Written instruction: Quote the lines exactly, starting with the line that contains "Model this object" and ending with the line that contains "const cornerSteps = 4;", and leave out all other lines.

Data section:
***
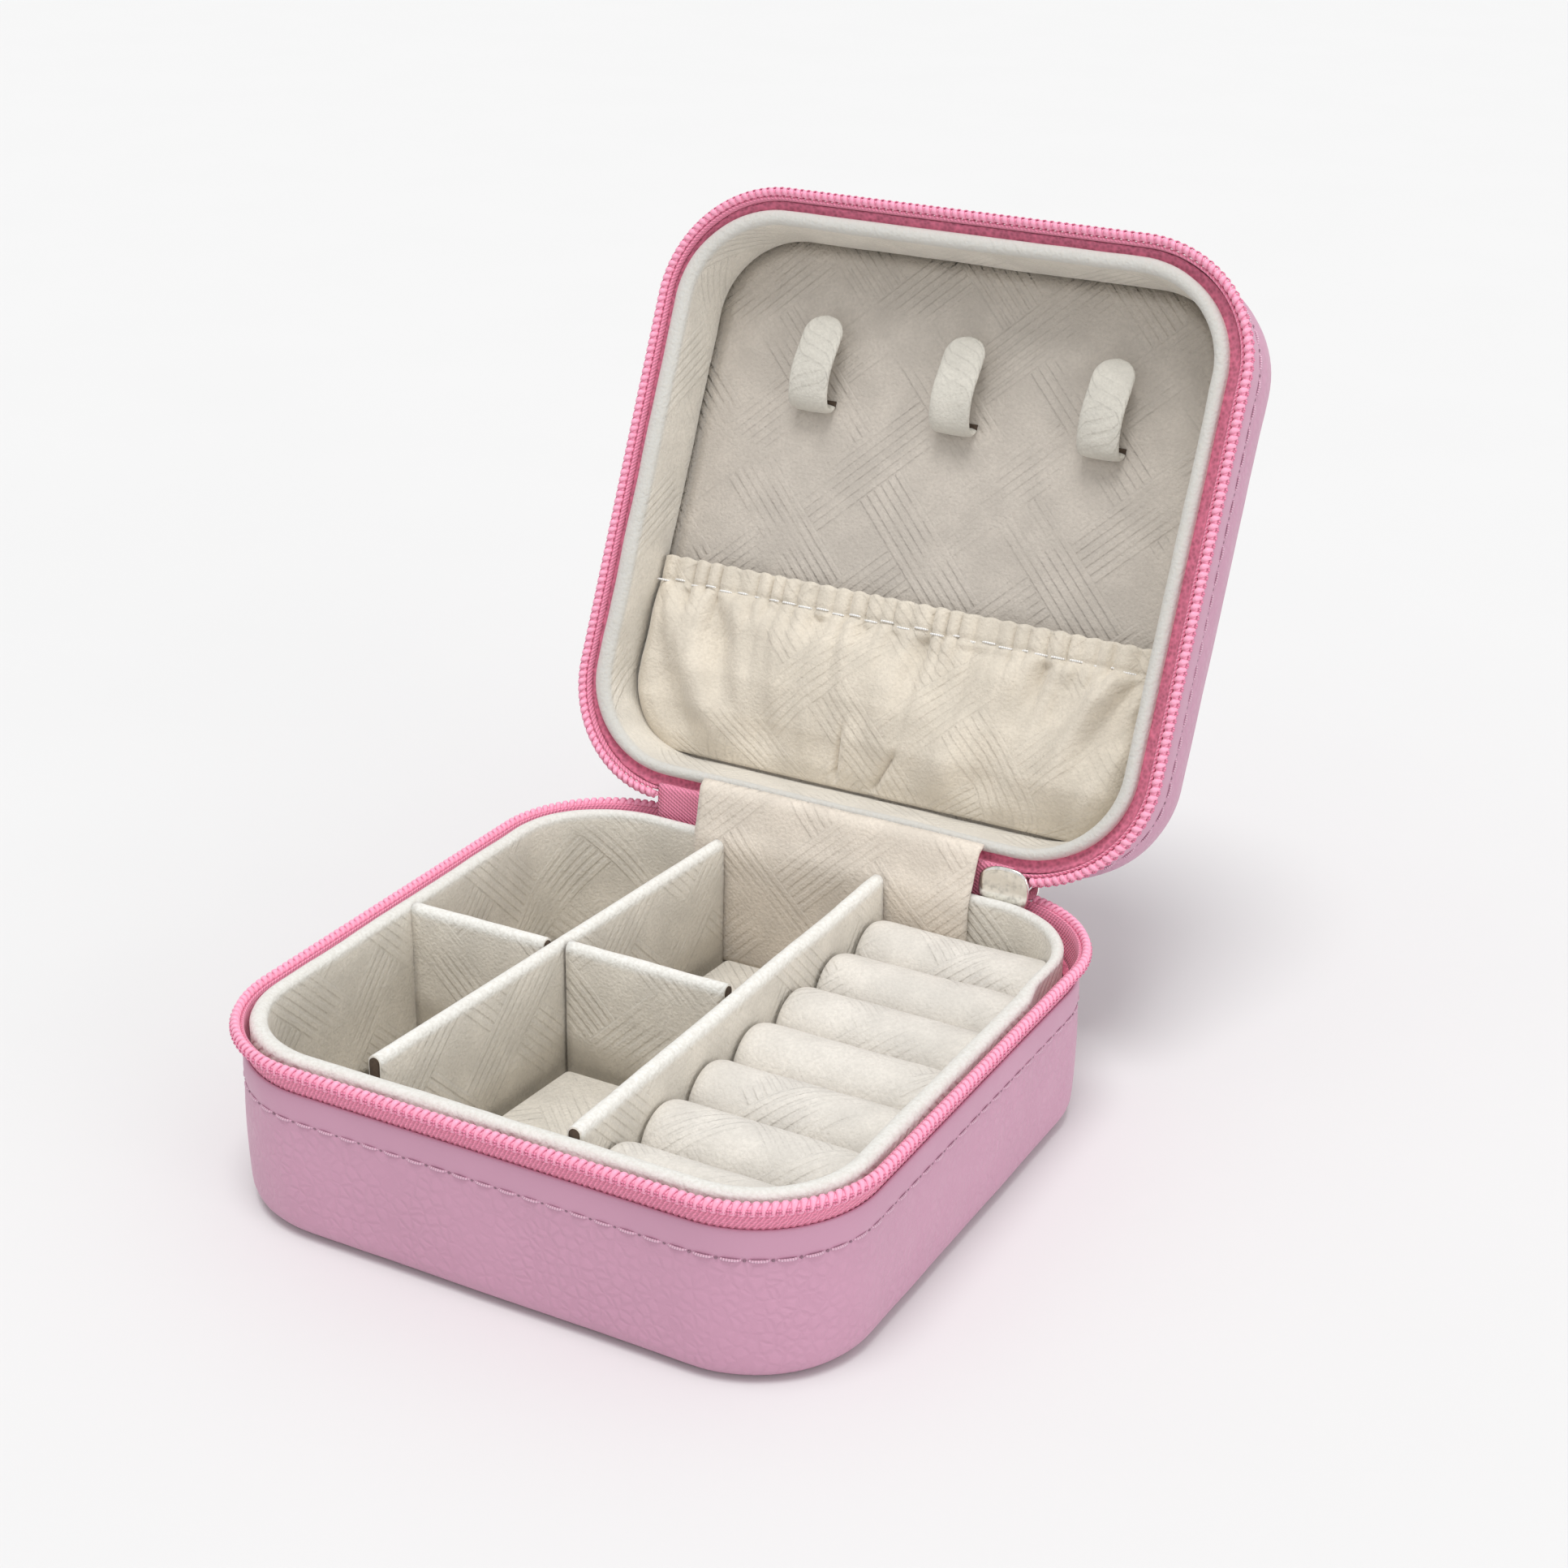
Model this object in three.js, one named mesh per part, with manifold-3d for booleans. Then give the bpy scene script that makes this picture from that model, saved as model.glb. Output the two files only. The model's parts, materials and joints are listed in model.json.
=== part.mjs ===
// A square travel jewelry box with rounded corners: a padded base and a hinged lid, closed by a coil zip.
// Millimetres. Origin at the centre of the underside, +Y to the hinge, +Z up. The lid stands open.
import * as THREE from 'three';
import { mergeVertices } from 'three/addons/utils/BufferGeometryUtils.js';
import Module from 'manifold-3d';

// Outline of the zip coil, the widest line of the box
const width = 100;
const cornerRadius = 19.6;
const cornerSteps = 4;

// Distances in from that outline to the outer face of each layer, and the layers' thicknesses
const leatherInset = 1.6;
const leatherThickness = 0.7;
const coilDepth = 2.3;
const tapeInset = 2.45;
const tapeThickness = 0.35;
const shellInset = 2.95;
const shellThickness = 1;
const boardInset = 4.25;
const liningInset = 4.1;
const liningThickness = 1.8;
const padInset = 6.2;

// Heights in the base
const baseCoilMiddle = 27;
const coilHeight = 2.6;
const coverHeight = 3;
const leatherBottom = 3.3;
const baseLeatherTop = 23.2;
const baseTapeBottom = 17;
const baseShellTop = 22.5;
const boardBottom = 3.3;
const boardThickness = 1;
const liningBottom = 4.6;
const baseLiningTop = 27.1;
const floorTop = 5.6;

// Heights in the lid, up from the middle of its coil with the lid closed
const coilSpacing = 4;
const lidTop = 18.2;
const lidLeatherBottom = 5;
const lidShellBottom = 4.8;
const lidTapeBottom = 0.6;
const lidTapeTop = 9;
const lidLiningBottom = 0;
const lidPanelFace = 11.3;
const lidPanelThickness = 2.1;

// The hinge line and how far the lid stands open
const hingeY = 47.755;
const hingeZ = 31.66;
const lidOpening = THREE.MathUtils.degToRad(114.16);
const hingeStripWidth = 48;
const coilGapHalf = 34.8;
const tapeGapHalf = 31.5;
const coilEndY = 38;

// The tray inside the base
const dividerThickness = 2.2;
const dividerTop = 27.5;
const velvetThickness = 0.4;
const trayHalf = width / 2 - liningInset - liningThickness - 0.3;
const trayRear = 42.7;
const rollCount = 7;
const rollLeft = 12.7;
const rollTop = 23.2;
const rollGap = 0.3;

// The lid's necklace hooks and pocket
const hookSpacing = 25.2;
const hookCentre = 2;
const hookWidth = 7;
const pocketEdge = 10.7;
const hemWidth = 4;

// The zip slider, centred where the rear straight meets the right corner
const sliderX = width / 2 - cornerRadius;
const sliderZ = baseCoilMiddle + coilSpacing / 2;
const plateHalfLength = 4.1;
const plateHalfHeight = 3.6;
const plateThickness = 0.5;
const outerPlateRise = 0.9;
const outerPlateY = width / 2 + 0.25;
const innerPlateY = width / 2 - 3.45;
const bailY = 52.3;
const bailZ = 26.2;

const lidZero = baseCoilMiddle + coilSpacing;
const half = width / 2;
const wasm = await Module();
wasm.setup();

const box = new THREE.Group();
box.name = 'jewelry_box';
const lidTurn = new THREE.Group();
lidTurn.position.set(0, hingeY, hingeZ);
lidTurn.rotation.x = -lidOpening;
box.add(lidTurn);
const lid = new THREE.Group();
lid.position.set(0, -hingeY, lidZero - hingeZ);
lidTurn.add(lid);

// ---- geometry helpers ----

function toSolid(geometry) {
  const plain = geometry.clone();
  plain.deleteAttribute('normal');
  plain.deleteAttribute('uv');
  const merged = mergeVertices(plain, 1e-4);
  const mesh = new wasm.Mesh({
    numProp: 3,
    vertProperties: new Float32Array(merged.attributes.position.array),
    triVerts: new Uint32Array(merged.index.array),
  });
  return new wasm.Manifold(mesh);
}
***
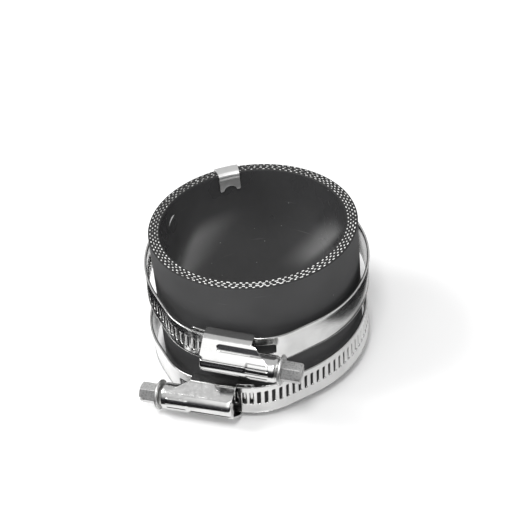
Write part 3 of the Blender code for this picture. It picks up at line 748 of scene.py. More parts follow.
***
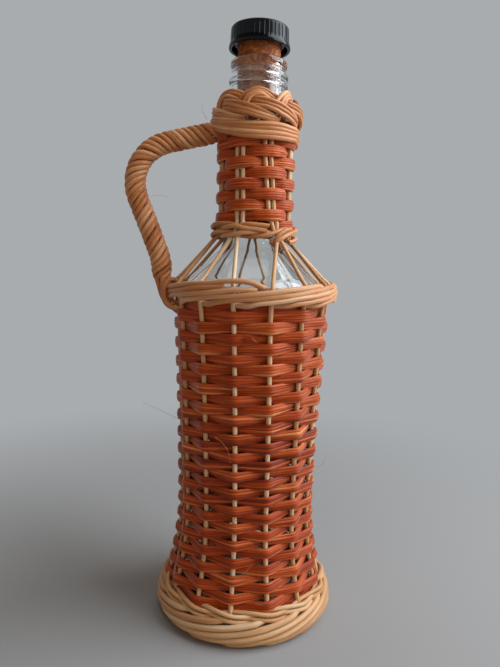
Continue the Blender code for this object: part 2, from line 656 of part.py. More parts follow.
***
Solution to this problem:
Model this object in three.js, one named mesh per part, with manifold-3d for booleans. Then give the bpy scene script that makes this picture from that model, saved as model.glb. Output the two files only. The model's parts, materials and joints are listed in model.json.
=== part.mjs ===
// A square travel jewelry box with rounded corners: a padded base and a hinged lid, closed by a coil zip.
// Millimetres. Origin at the centre of the underside, +Y to the hinge, +Z up. The lid stands open.
import * as THREE from 'three';
import { mergeVertices } from 'three/addons/utils/BufferGeometryUtils.js';
import Module from 'manifold-3d';

// Outline of the zip coil, the widest line of the box
const width = 100;
const cornerRadius = 19.6;
const cornerSteps = 4;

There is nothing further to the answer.